Now more than ever with public education under attack, our college and district have been a powerful force in advocating for and promoting the values of equality and equity in education, to ensure students’ right to quality education no matter their origin, race or social class. Today I’m here to ask the Board and the district to finally pay adjunct faculty by load instead of instructional hour. I urge you to do the just and moral thing to end the unfair system of compensation for adjunct faculty that does not reflect our community’s values. Each time part-time faculty, who make up the majority of faculty in the district, step into the classroom and are paid an hourly wage, we prop up a system that falsely implies that part-time work begins and ends with that 50 minute instructional hour and that our labor doesn’t equal that of our full-time colleagues’ and that we stop teaching once we cross the classroom’s threshold. 

This inequality persists because of the illusion that our faculty, with the same skills and qualifications, are as one instead of grossly divided by employment status. I always say we are all equal in the classroom. No student can tell  whether we are full or part-time – they haven’t a clue because nothing in the catalogue indicates that when you sign up for Professor X, you’re getting someone who can’t serve you fully because they’re not paid fairly. Like my student wanted me to be his Honor’s Program advisor but didn’t know I was part-time. I had turn him down because I couldn’t accept compensation that was, according to my full-time colleague, “just a token thank you, far from where it should be–but it’s something.” When the District embraces this illusion of equity, it robs passionate, highly-qualified educators with their right to equal pay for equal work that most of us have fought tooth and nail for, only not when it comes to our divided faculty.
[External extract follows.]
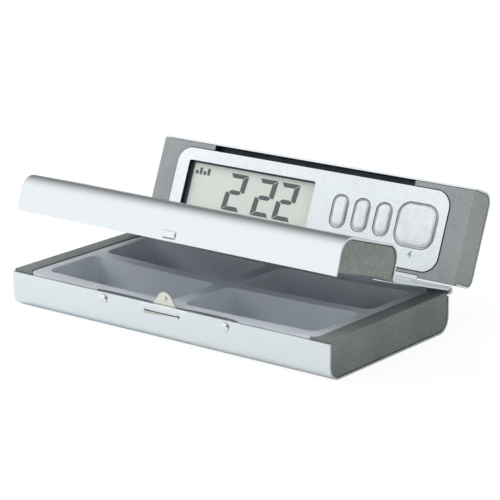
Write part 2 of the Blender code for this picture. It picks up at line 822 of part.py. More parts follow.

Without load, there is no way to set a coherent parity figure to compare the salary schedules. To do so is akin to comparing fresh-picked Granny Smiths to bargain bin leftovers. 

I could remind the Board in my meager three minutes of the 20-30 minutes I spend per student essay to provide meaningful feedback that will pass RSI muster, video overviews and lectures, revising my Canvas website, and all the other feedback I give to students beyond the 3 units and office time I’m paid for. I could point to the lack of transparency when it comes to how many hours I’m paid each month, or why I’m paid 1.7 hours less each semester for online teaching only because the Ed Code says I can be. At De Anza College, there’s no confusion or disparity; online and traditional courses are compensated by the same load figure (usually .125 of full-time)
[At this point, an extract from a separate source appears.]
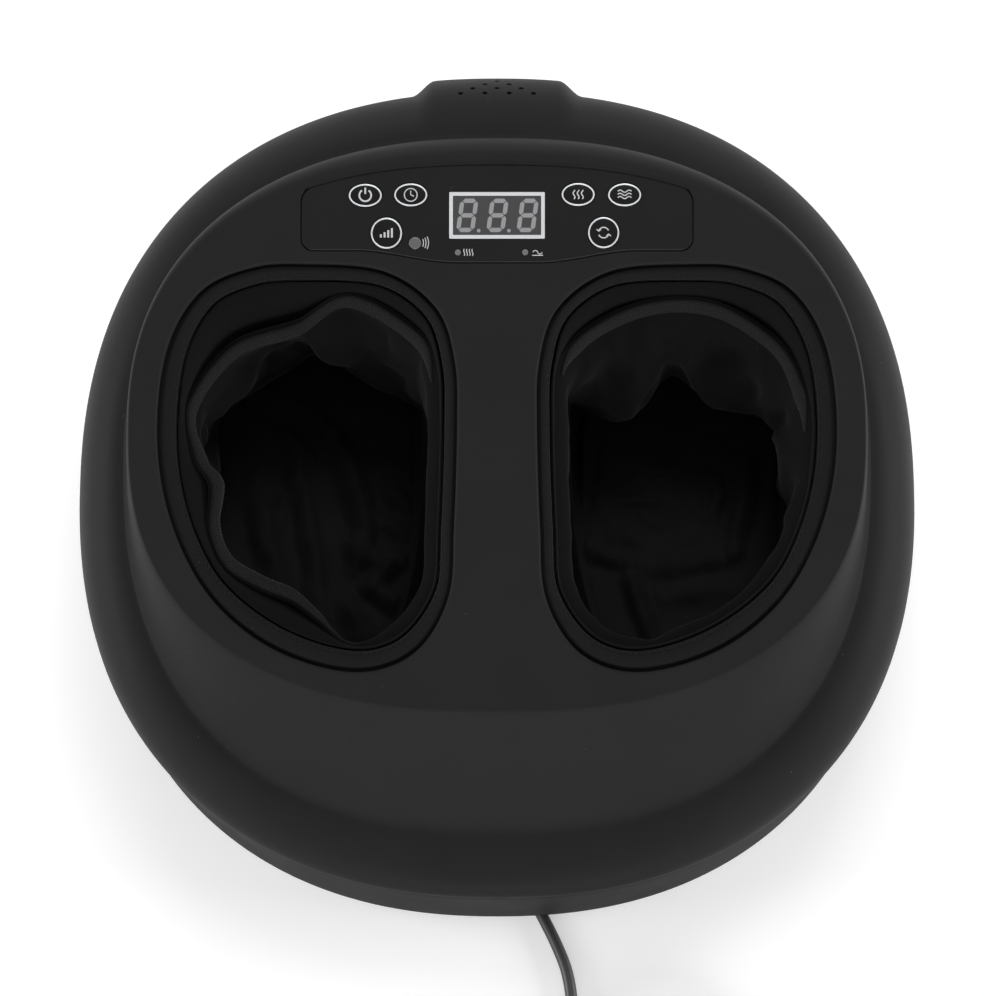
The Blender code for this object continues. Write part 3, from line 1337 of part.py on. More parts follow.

I could also argue the unfairness of not being given a paid holiday even though it’s a dirty secret that instructors, no matter how or what they teach, never have a day off, because weekends and days off are when we catch up on all the things we have to do for student success that we don’t have time to do while we’re in the classroom. I put in an equal commitment to student learning no matter the modality. That means I work every day from the weeks before the semester begins when I’m not yet under contract to the first moment I publish my course at 12 AM the day a semester begins all the way until the moment I finish grading my final essay. Year round, I work off the clock at revising and refining my Canvas course to make it a powerful tool for learning. When the Board and District willfully choose to ignore the depth and breadth of adjunct faculty labor because of this illusion of equity, they cynically betray the very values of equity and justice that drives our mission as a community. 

SMCCD is an outlier in the Bay Area in paying faculty by instructional hour. At De Anza College, I have been paid according to load since I began teaching there in 2003. West Valley College, San Jose/Evergreen, City College of San Francisco, College of Marin all have load based pay. Other less-wealthy non-basic aid districts in the Bay Area have been able to make the switch to load based pay, like San Jose/Evergreen where I used to teach. It not only can be done, it should have been done long ago. And I shouldn’t have to stand here arguing for what we all know is right. No one should work for free. 

In this climate targeting public ed, we cannot afford to pay lip service to equity. SMCCD needs to side with its better angels, the ones we  bring with us every time we open the door to our students’ hearts and minds.

Thank you.  

In solidarity with all those past and present who have joined in solidarity to uphold the rights of workers to organize.